B DOUGLASS Women in the World of Frederick Douglass by Leigh Fought
In Women in the World of Frederick Douglass, Leigh Fought illuminates the life of the famed abolitionist off the public stage. She begins with the women he knew during his life as a slave: his mother, from whom he was separated; his grandmother, who raised him; his slave mistresses, including the one who taught him how to read; and his first wife, Anna Murray, a free woman who helped him escape to freedom and managed the household that allowed him to build his career. Fought examines Douglass's varied relationships with white women -- including Maria Weston Chapman, Julia Griffiths, Elizabeth Cady Stanton, and Ottilie Assing -- who were crucial to the success of his newspapers, were active in the antislavery and women's movements, and promoted his work nationally and internationally. She also considers Douglass's relationship with his daughter Rosetta, who symbolized her parents' middle class prominence but was caught navigating between their public and private worlds. Late in life, Douglass remarried to a white woman, Helen Pitts, who preserved his papers, home, and legacy for history.

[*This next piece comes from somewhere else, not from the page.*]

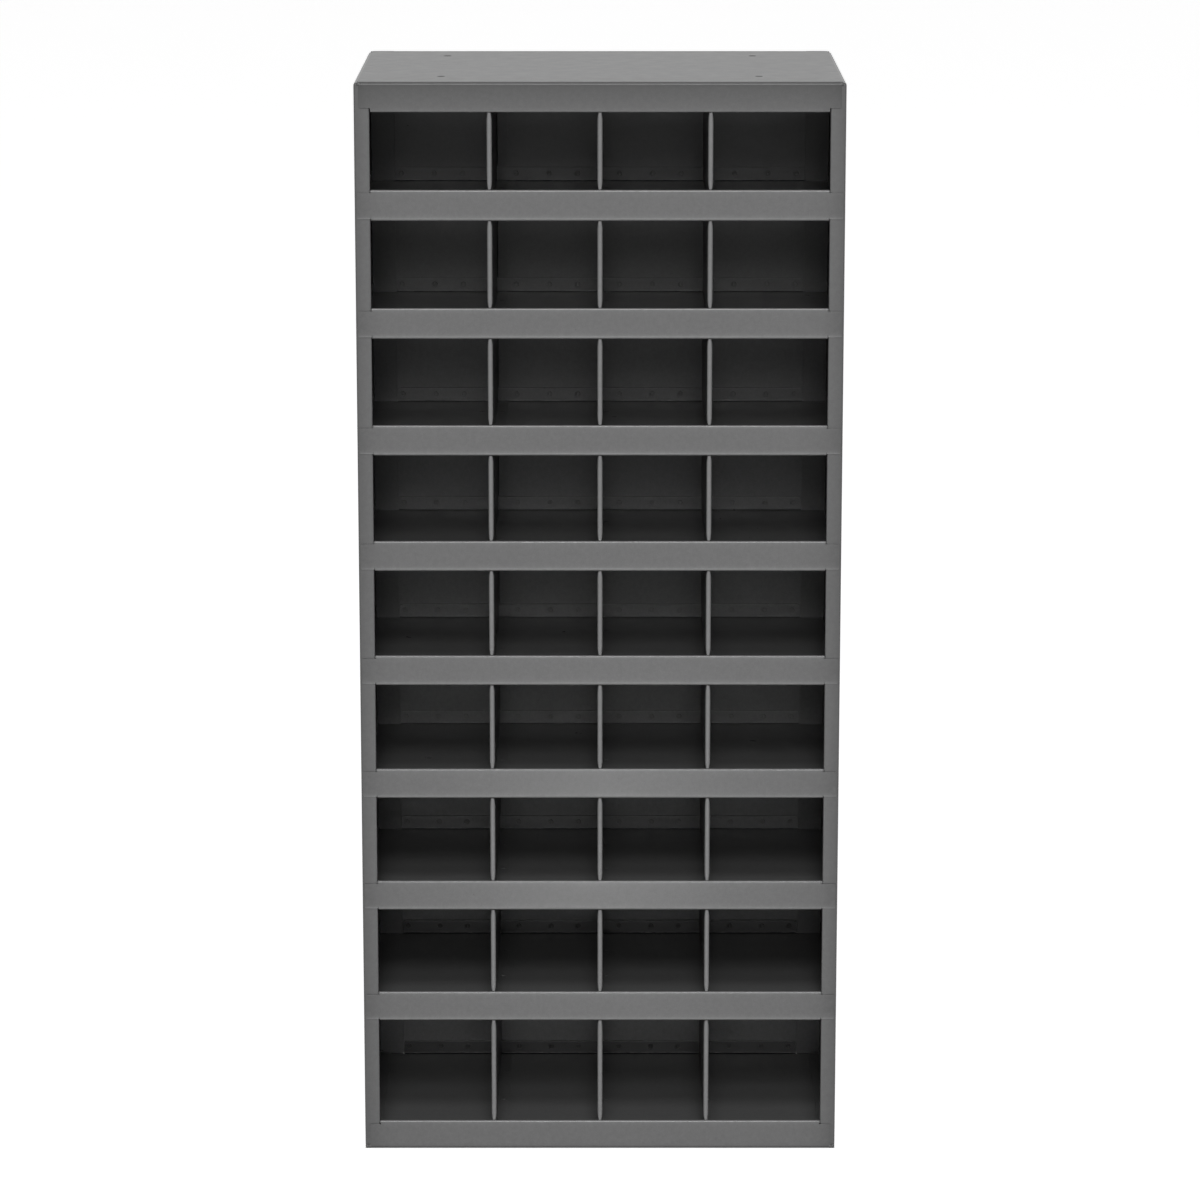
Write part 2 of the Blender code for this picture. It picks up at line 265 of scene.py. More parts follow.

B THAGOD Black Privilege: Opportunity Comes to Those Who Create It by Charlamagne Tha God
In his new book, Charlamagne Tha God presents his comic, often controversial, and always brutally honest insights on how living an authentic life is the quickest path to success. Beginning with his journey from the small town of Moncks Corner, South Carolina to his headline grabbing interviews with celebrities like Justin Bieber, Jay-Z, Nicki Minaj, Kanye West, and Hillary Clinton, he shares how he turned his troubled early life around by owning his (many) mistakes and refusing to give up on his dreams, even after his controversial opinions got him fired from several on-air jobs. Combining his own story with bold advice and his signature commitment to honesty at all costs, Charlamagne hopes this book will give others the confidence to live their own truths.
974.122043092 FIN The Stranger in the Woods by Michael Finkel
In 1986, a shy and intelligent twenty-year-old named Christopher Knight left his home in Massachusetts, drove to Maine, and disappeared into the forest. He would not have a conversation with another human being until nearly three decades later, when he was arrested for stealing food. Living in a tent even through brutal winters, he had survived by his wits and courage, developing ingenious ways to store edibles and water, and to avoid freezing to death. He broke into nearby cottages for food, clothing, reading material, and other provisions, taking only what he needed but terrifying a community never able to solve the mysterious burglaries. Based on extensive interviews with Knight himself, this is a vividly detailed account of his secluded life--why did he leave? what did he learn?--as well as the challenges he has faced since returning to the world. It is a gripping story of survival that asks fundamental questions about solitude, community, and what makes a good life, and a deeply moving portrait of a man who was determined to live his own way, and succeeded.